The Arizona Supreme Court - effective January 1 - has authorized non-lawyer ownership of law firms and other "Alternative Business Structures" including licensed paraprofessionals who can complete forms and represent clients.
The ABA Journal reports that Arizona Vice Chief Justice played a key role with David Byers of the state Administrative Office of the Courts in examining how legal services are delivered. The task force of the Arizona Supreme Court reported in October 2019: It recommended that the Court
Eliminate Arizona’s ERs 5.4 and 5.7 and amend ERs 1.0 through 5.3 to remove the explicit barrier to lawyers and nonlawyers co-owning businesses that engage in the practice of law while preserving the dual goals of ensuring the professional independence of lawyers and protecting the public.
“The legal profession cannot continue to pretend that lawyers operate in a vacuum, surrounded and aided only by other lawyers, or that lawyers practice law in a hierarchy in which only lawyers should be owners,” the task force wrote. “Nonlawyers are instrumental in helping lawyers deliver legal services, and they bring valuable skills to the table.”
The Arizona Code of Administration recognizes in Section 2-708 a category called "legal document preparers" who are defined as a person or business entity which is
certified pursuant to this section to prepare or provide legal documents, without the supervision of an attorney, for an entity or a member of the public who is engaging in self representation in any legal matter. An individual or business entity whose assistance consists merely of secretarial or receptionist services is not a legal document preparer.
Also licensed are "legal paraprofessionals" who have been trained and licensed. They can
Prepare and sign legal documents; b. Provide specific advice, opinions, or recommendations about possible legal rights, remedies, defenses, options, or strategies; c. Draft and file documents, including initiating and responding to actions, related motions, discovery, interim and final orders, and modification of orders, and arrange for service of legal documents; d. Appear before a court or tribunal on behalf of a party, including mediation, arbitration, and settlement conferences where not prohibited by the rules and procedures of the forum; and e. Negotiate legal rights or responsibilities for a specific person or entity.
But the most dramatic development is the Court's decision to allow non-lawyer ownership of law firms. The story is told in the definitions in Section 7-209:
“Alternative business structure” (“ABS”) is a business entity that includes nonlawyers who have an economic interest or decision-making authority in the firm and provides legal services in accord with Supreme Court Rules 31 and 31.1(c).
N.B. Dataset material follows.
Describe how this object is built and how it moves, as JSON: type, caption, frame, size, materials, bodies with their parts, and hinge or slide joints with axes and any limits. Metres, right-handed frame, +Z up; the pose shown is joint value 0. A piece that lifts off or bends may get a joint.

“Authorized person” means a person possessing:
1. An economic interest in the alternative business structure equal to or more than 10 percent of all economic interests in the alternative business structure; or 2. The legal right to exercise decision-making authority on behalf of the alternative business structure. Examples may include: a sole proprietor of a sole proprietorship, a manager of a limited liability company, an officer of a corporation, a general partner of a general or limited partnership, or a person possessing comparable rights by operation of law or by agreement.